▼

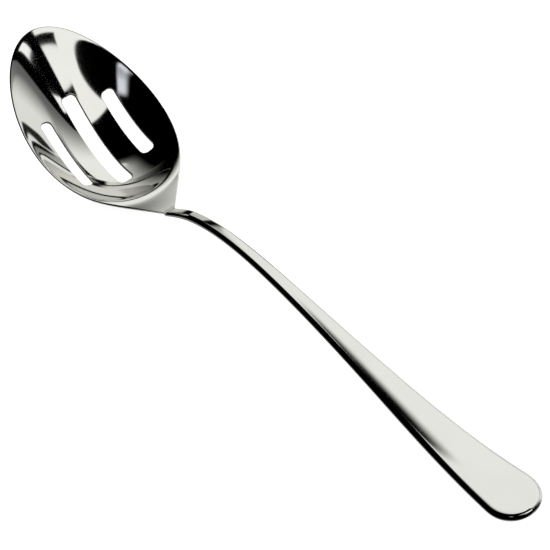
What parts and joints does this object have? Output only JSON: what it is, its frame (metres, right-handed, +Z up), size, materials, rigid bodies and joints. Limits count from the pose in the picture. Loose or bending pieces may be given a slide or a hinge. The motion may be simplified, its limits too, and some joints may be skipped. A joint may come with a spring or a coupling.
{
  "type": "slotted serving spoon",
  "caption": "Long steel serving spoon with a deep egg-shaped slotted bowl and a slender arched handle that widens to a rounded end.",
  "frame": {"origin": "on the table, below the middle of the spoon's length and width as it rests", "axes": "+X from the bowl towards the end of the handle, +Y across the spoon, +Z up from the table"},
  "size_m": [0.2998, 0.0642, 0.0488],
  "materials": {
    "bowl_steel": "mirror polished stainless steel sheet",
    "handle_steel": "mirror polished stainless steel forging",
    "weld_steel": "ground and polished stainless steel weld"
  },
  "bodies": {
    "root": {"bowl": "bowl_steel", "handle": "handle_steel", "neck_weld": "weld_steel"}
  },
  "joints": []
}
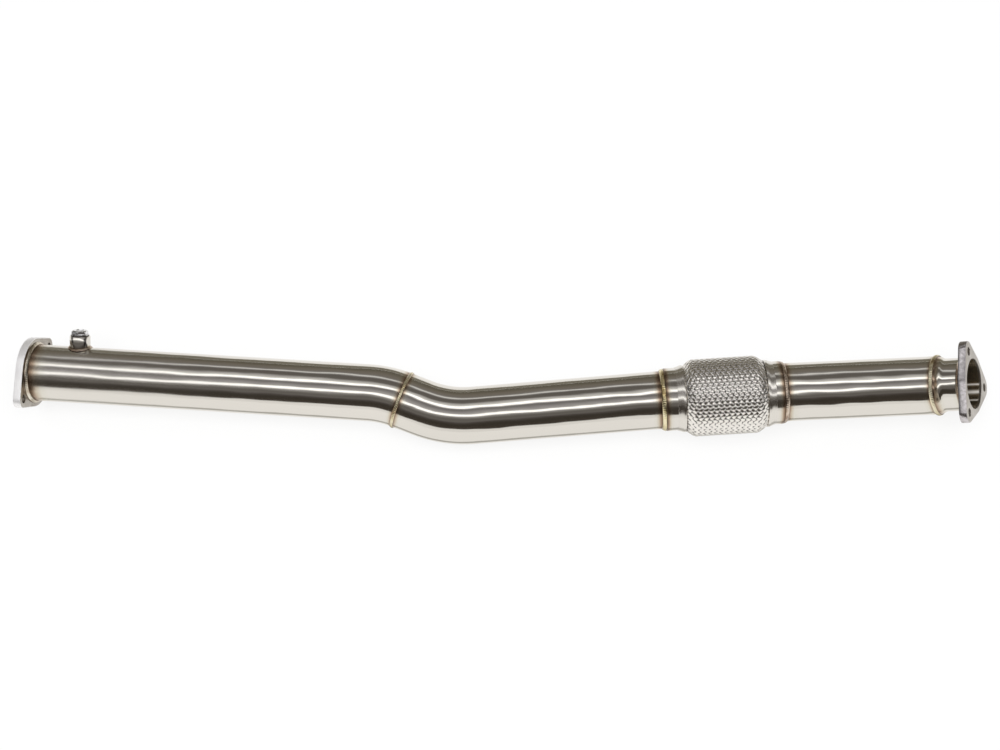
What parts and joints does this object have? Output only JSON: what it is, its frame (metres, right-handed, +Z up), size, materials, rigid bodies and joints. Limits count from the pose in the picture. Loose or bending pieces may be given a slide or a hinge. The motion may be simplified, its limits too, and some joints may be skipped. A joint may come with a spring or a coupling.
{
  "type": "turbo downpipe",
  "caption": "Bent steel exhaust pipe with a bolt flange at each end, a braided flexible joint, a plugged sensor boss and a reduced angled neck.",
  "frame": {"origin": "centre of the bore at the outlet flange's gasket face", "axes": "+X along the straight outlet tube towards the flexible joint, +Z up as the pipe lies on a flat surface"},
  "size_m": [1.2805, 0.1587, 0.116],
  "materials": {
    "outlet_plate": "cut and brushed plate",
    "weld": "straw and brown heat tint",
    "outlet_tube": "polished stainless steel",
    "bung": "turned steel",
    "plug": "bright plated",
    "middle_tube": "polished stainless steel",
    "flex_collar": "polished stainless steel",
    "flex_cap": "rolled steel",
    "bellows": "dull thin steel",
    "liner": "dull thin steel",
    "braid": "bright woven wire",
    "inlet_tube": "polished stainless steel",
    "neck": "polished stainless steel",
    "inlet_plate": "dull mill finish"
  },
  "bodies": {
    "root": {"outlet_flange": "outlet_plate", "outlet_flange_weld": "weld", "outlet_tube": "outlet_tube", "sensor_bung": "bung", "sensor_bung_weld": "weld", "plug_washer": "plug", "sensor_plug": "plug", "bend_weld": "weld", "middle_tube": "middle_tube", "flex_outlet_weld": "weld", "flex_outlet_collar": "flex_collar", "flex_outlet_cap": "flex_cap", "flex_bellows": "bellows", "flex_liner": "liner", "flex_braid": "braid", "flex_inlet_collar": "flex_collar", "flex_inlet_cap": "flex_cap", "flex_inlet_weld": "weld", "inlet_tube": "inlet_tube", "neck_weld": "weld", "inlet_neck": "neck", "inlet_flange_weld": "weld", "inlet_flange": "inlet_plate"}
  },
  "joints": []
}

▲

- Job
Nothing may be left out: return each entry exactly as it reads.

- Result of this task
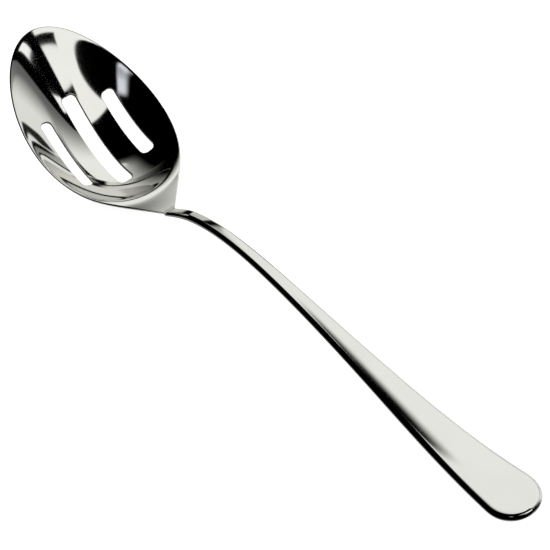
What parts and joints does this object have? Output only JSON: what it is, its frame (metres, right-handed, +Z up), size, materials, rigid bodies and joints. Limits count from the pose in the picture. Loose or bending pieces may be given a slide or a hinge. The motion may be simplified, its limits too, and some joints may be skipped. A joint may come with a spring or a coupling.
{
  "type": "slotted serving spoon",
  "caption": "Long steel serving spoon with a deep egg-shaped slotted bowl and a slender arched handle that widens to a rounded end.",
  "frame": {"origin": "on the table, below the middle of the spoon's length and width as it rests", "axes": "+X from the bowl towards the end of the handle, +Y across the spoon, +Z up from the table"},
  "size_m": [0.2998, 0.0642, 0.0488],
  "materials": {
    "bowl_steel": "mirror polished stainless steel sheet",
    "handle_steel": "mirror polished stainless steel forging",
    "weld_steel": "ground and polished stainless steel weld"
  },
  "bodies": {
    "root": {"bowl": "bowl_steel", "handle": "handle_steel", "neck_weld": "weld_steel"}
  },
  "joints": []
}
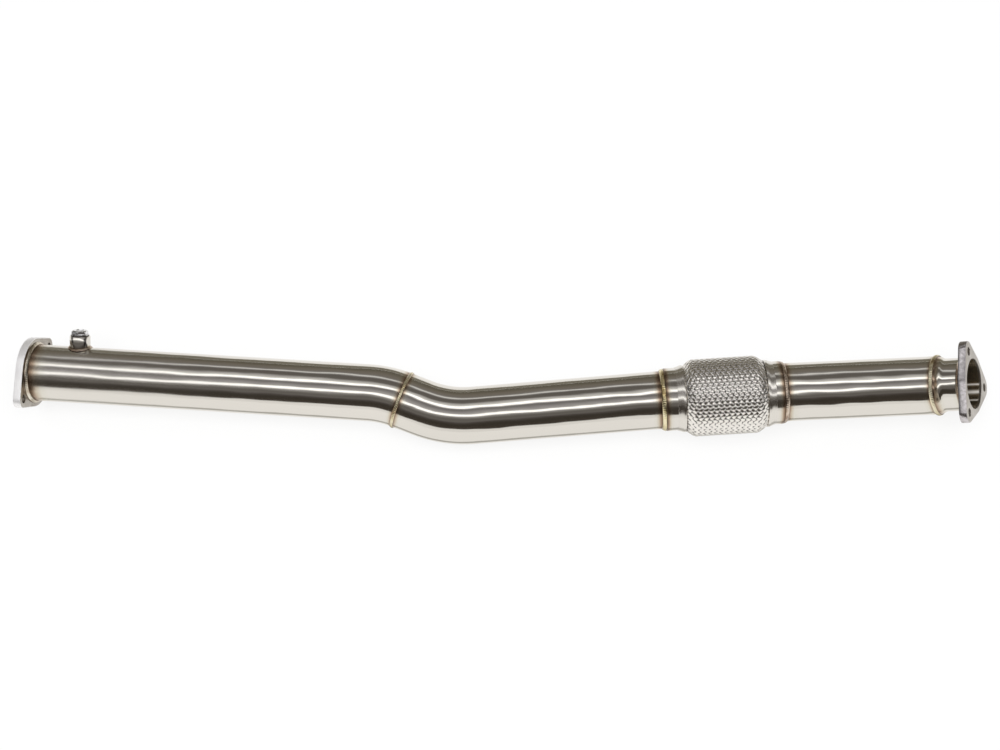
What parts and joints does this object have? Output only JSON: what it is, its frame (metres, right-handed, +Z up), size, materials, rigid bodies and joints. Limits count from the pose in the picture. Loose or bending pieces may be given a slide or a hinge. The motion may be simplified, its limits too, and some joints may be skipped. A joint may come with a spring or a coupling.
{
  "type": "turbo downpipe",
  "caption": "Bent steel exhaust pipe with a bolt flange at each end, a braided flexible joint, a plugged sensor boss and a reduced angled neck.",
  "frame": {"origin": "centre of the bore at the outlet flange's gasket face", "axes": "+X along the straight outlet tube towards the flexible joint, +Z up as the pipe lies on a flat surface"},
  "size_m": [1.2805, 0.1587, 0.116],
  "materials": {
    "outlet_plate": "cut and brushed plate",
    "weld": "straw and brown heat tint",
    "outlet_tube": "polished stainless steel",
    "bung": "turned steel",
    "plug": "bright plated",
    "middle_tube": "polished stainless steel",
    "flex_collar": "polished stainless steel",
    "flex_cap": "rolled steel",
    "bellows": "dull thin steel",
    "liner": "dull thin steel",
    "braid": "bright woven wire",
    "inlet_tube": "polished stainless steel",
    "neck": "polished stainless steel",
    "inlet_plate": "dull mill finish"
  },
  "bodies": {
    "root": {"outlet_flange": "outlet_plate", "outlet_flange_weld": "weld", "outlet_tube": "outlet_tube", "sensor_bung": "bung", "sensor_bung_weld": "weld", "plug_washer": "plug", "sensor_plug": "plug", "bend_weld": "weld", "middle_tube": "middle_tube", "flex_outlet_weld": "weld", "flex_outlet_collar": "flex_collar", "flex_outlet_cap": "flex_cap", "flex_bellows": "bellows", "flex_liner": "liner", "flex_braid": "braid", "flex_inlet_collar": "flex_collar", "flex_inlet_cap": "flex_cap", "flex_inlet_weld": "weld", "inlet_tube": "inlet_tube", "neck_weld": "weld", "inlet_neck": "neck", "inlet_flange_weld": "weld", "inlet_flange": "inlet_plate"}
  },
  "joints": []
}